I just don’t see how they beat the Ravens without the Baltimore boys having a horrific performance, or Watson goes off for 500 yards, with five touchdowns. That can happen. Anything can happen. Heck, I once ate at a salad bar when an entire menu of red meat was at my disposal.

But it ain’t happening this week. And I ain’t eating a salad when I watch this game.

The Cleveland Browns boast one of the best defensive fronts in the NFL and they did an admirable job against the vaunted Ravens run defense. I just don’t see the Texans being on that level, and I think the Ravens will gash them up the middle, assuming Matt Skura is a week better and rookie Tyre Phillips builds off a pretty impressive debut. I also think Lamar Jackson shouldn’t have too many problems with the Texans’ pass defense, assuming he makes the right decisions — and he usually does just that.

This feels like one of those games where the Ravens won’t jump out to a 21-0 lead in the first quarter, but will instead just grow a lead consistently throughout the game by limiting the Texans’ offense and being efficient on offense.

Bold predictions
• Mark Ingram gets on track and breaks the century mark, on only 16 carries. There will be one of those 40-plus-yard gains early in the game.

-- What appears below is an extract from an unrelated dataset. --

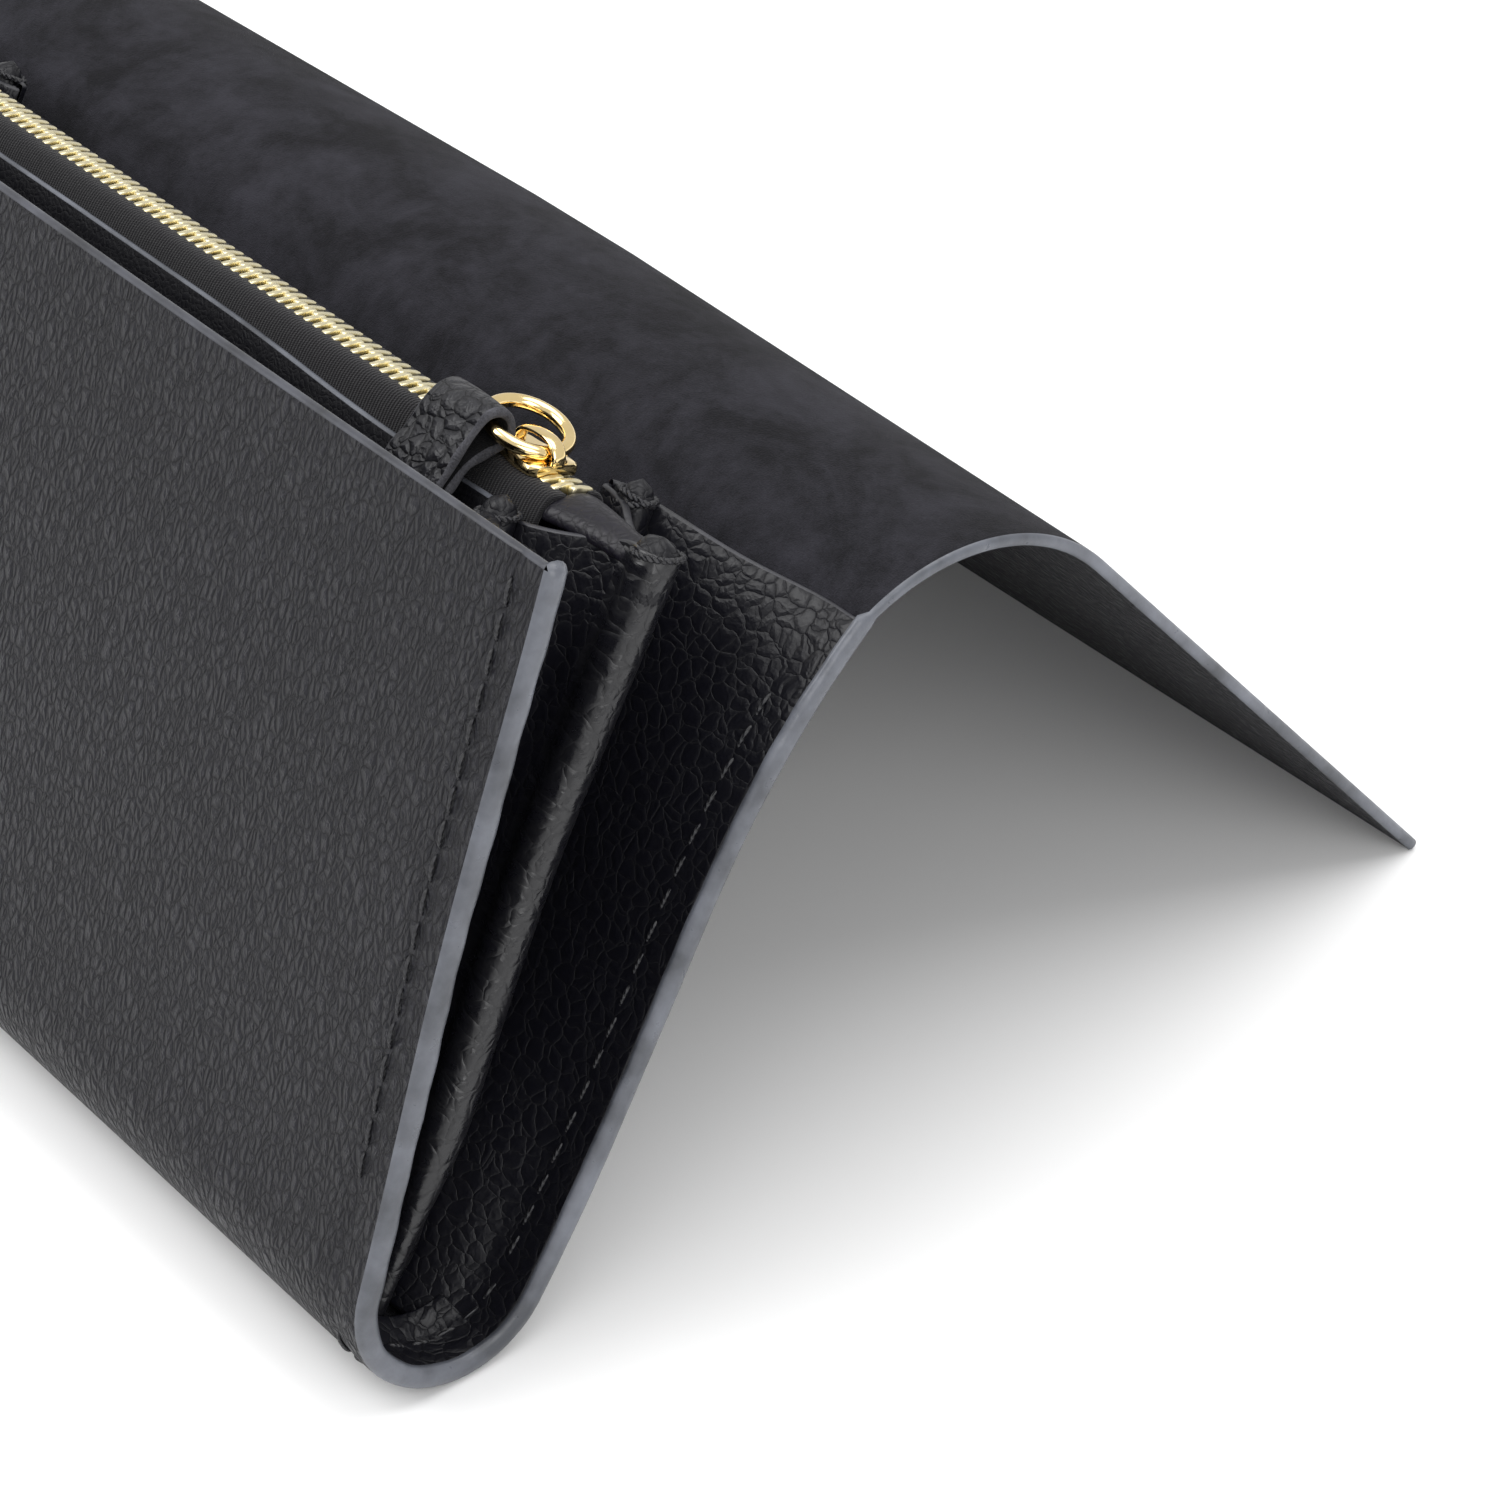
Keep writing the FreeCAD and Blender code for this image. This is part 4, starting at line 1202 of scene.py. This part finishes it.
def floor():
    nodes = Nodes("pale_floor")
    nodes.set("Base Color", (0.9, 0.9, 0.9, 1))
    nodes.set("Roughness", 0.7)
    size, steps = 1.6, 16
    grid = np.linspace(-size, size, steps + 1)
    vertices = [(x, y, -0.0002) for x in grid for y in grid]
    faces = []
    for i in range(steps):
        for j in range(steps):
            a = i * (steps + 1) + j
            faces.append((a, a + steps + 1, a + steps + 2, a + 1))
    obj = new_object("floor", vertices, faces, [nodes.material])


floor()

world = bpy.data.worlds.new("studio")
world.use_nodes = True
world.node_tree.nodes["Background"].inputs["Color"].default_value = (1.0, 1.0, 1.0, 1)
world.node_tree.nodes["Background"].inputs["Strength"].default_value = 0.75
bpy.context.scene.world = world
bpy.context.scene.view_settings.view_transform = "Standard"


def area_light(name, location, target, size, power):
    data = bpy.data.lights.new(name, "AREA")
    data.shape = "RECTANGLE"
    data.size, data.size_y = size
    data.energy = power
    obj = bpy.data.objects.new(name, data)
    obj.location = location
    direction = Vector(target) - Vector(location)
    obj.rotation_mode = "QUATERNION"
    obj.rotation_quaternion = direction.to_track_quat("-Z", "Y")
    bpy.context.scene.collection.objects.link(obj)


area_light("key", (-0.25, -0.45, 0.75), (0, -0.02, 0.03), (0.6, 0.6), 4.5)
area_light("side", (0.75, -0.15, 0.45), (0.05, -0.02, 0.04), (0.5, 0.5), 2.5)
area_light("top", (0.1, 0.3, 0.9), (0, 0, 0.05), (0.9, 0.7), 5.0)

CAMERA_FROM = place(456.97, -202.43, 373.98)
CAMERA_LENS = 117.8
CAMERA_AZIMUTH = 55.28
CAMERA_ELEVATION = 35.50
CAMERA_ROLL = 4.67
camera_data = bpy.data.cameras.new("camera")
camera_data.sensor_width = 36.0
camera_data.lens = CAMERA_LENS
camera_data.clip_start = 0.02
camera_data.clip_end = 20
camera = bpy.data.objects.new("camera", camera_data)
bpy.context.scene.collection.objects.link(camera)
a, e = math.radians(CAMERA_AZIMUTH), math.radians(CAMERA_ELEVATION)
forward = Vector((-math.sin(a) * math.cos(e), math.cos(a) * math.cos(e), -math.sin(e)))
camera.rotation_mode = "QUATERNION"
level = forward.to_track_quat("-Z", "Y")
roll = Matrix.Rotation(math.radians(-CAMERA_ROLL), 3, "Z").to_quaternion()
camera.rotation_quaternion = level @ roll
camera.location = CAMERA_FROM
bpy.context.scene.camera = camera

• Patrick Queen misses a few gaps and overruns a cutback run or two but will register his second sack of the season in just his second game. Watson holds the ball a lot, and Queen is a heat-seeking missile. That = sack.

• Jackson hits Boykin on a big-gainer — let’s say more than 50-yards. Shoot, let’s get crazy. Boykin tops 75-yards on the game and gets a score. He looked like a much more confident player last week to me.